[Begin Recorded data]

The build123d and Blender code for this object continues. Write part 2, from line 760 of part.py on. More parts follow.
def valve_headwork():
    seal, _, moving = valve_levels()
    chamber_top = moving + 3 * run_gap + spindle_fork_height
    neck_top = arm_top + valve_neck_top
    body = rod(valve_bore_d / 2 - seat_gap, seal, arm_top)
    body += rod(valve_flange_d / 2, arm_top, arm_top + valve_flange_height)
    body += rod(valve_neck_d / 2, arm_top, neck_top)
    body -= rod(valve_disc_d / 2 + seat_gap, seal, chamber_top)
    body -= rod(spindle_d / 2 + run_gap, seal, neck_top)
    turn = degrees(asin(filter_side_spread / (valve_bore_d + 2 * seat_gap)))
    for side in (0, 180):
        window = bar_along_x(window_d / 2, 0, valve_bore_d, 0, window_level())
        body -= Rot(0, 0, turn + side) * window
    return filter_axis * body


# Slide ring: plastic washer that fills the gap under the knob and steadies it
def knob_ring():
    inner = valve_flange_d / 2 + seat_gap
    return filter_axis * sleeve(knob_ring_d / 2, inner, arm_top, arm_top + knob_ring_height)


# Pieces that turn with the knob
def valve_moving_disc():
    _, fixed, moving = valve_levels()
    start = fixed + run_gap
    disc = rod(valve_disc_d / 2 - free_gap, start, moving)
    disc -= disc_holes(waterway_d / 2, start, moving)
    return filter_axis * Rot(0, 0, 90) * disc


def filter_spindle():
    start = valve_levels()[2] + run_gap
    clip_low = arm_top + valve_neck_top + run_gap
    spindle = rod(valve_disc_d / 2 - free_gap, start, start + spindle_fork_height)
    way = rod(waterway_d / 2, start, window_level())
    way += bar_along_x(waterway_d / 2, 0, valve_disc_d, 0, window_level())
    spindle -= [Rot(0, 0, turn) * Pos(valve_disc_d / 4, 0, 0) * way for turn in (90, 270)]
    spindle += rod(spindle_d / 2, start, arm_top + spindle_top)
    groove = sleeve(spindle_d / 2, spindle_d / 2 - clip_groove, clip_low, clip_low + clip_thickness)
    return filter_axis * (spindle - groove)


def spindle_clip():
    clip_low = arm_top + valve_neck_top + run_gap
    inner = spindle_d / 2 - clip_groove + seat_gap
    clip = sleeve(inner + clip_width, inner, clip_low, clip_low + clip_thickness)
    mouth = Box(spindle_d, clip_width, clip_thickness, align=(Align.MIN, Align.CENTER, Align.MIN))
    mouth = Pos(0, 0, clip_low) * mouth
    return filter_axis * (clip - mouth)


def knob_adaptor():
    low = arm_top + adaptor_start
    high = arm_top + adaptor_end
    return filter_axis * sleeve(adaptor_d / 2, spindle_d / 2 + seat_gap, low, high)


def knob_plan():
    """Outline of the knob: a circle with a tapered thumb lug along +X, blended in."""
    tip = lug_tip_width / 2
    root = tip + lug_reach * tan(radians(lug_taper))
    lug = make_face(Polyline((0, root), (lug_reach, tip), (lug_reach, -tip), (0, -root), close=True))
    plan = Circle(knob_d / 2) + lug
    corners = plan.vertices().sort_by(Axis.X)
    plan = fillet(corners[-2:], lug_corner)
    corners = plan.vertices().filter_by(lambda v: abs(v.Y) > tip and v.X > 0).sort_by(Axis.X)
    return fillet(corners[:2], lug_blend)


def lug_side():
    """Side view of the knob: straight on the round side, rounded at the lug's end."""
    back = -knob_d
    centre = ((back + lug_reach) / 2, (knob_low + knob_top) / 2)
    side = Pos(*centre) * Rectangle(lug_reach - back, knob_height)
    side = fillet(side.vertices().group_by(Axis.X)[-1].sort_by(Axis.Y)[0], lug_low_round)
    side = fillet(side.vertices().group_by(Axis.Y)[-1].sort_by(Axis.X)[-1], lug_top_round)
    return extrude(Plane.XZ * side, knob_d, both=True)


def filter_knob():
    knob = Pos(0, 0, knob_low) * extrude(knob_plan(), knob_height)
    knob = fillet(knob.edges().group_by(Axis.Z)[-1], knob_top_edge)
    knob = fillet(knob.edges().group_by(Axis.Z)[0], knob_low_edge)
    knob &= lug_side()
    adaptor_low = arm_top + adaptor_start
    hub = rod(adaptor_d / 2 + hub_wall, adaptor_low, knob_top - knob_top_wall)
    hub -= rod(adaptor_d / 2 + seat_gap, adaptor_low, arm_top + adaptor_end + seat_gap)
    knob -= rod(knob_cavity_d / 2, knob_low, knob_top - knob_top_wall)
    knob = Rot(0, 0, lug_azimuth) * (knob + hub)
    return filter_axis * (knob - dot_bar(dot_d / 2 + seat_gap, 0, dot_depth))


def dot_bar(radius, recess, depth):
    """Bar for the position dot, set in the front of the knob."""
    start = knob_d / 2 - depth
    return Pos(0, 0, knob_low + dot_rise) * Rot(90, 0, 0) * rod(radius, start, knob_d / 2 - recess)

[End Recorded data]

_Given instruction_
Produce the lines from the top of the listing through the "return filter_axis * body" line exactly as they appear, with no additional output.

_Reply to the task_
The build123d and Blender code for this object continues. Write part 2, from line 760 of part.py on. More parts follow.
def valve_headwork():
    seal, _, moving = valve_levels()
    chamber_top = moving + 3 * run_gap + spindle_fork_height
    neck_top = arm_top + valve_neck_top
    body = rod(valve_bore_d / 2 - seat_gap, seal, arm_top)
    body += rod(valve_flange_d / 2, arm_top, arm_top + valve_flange_height)
    body += rod(valve_neck_d / 2, arm_top, neck_top)
    body -= rod(valve_disc_d / 2 + seat_gap, seal, chamber_top)
    body -= rod(spindle_d / 2 + run_gap, seal, neck_top)
    turn = degrees(asin(filter_side_spread / (valve_bore_d + 2 * seat_gap)))
    for side in (0, 180):
        window = bar_along_x(window_d / 2, 0, valve_bore_d, 0, window_level())
        body -= Rot(0, 0, turn + side) * window
    return filter_axis * body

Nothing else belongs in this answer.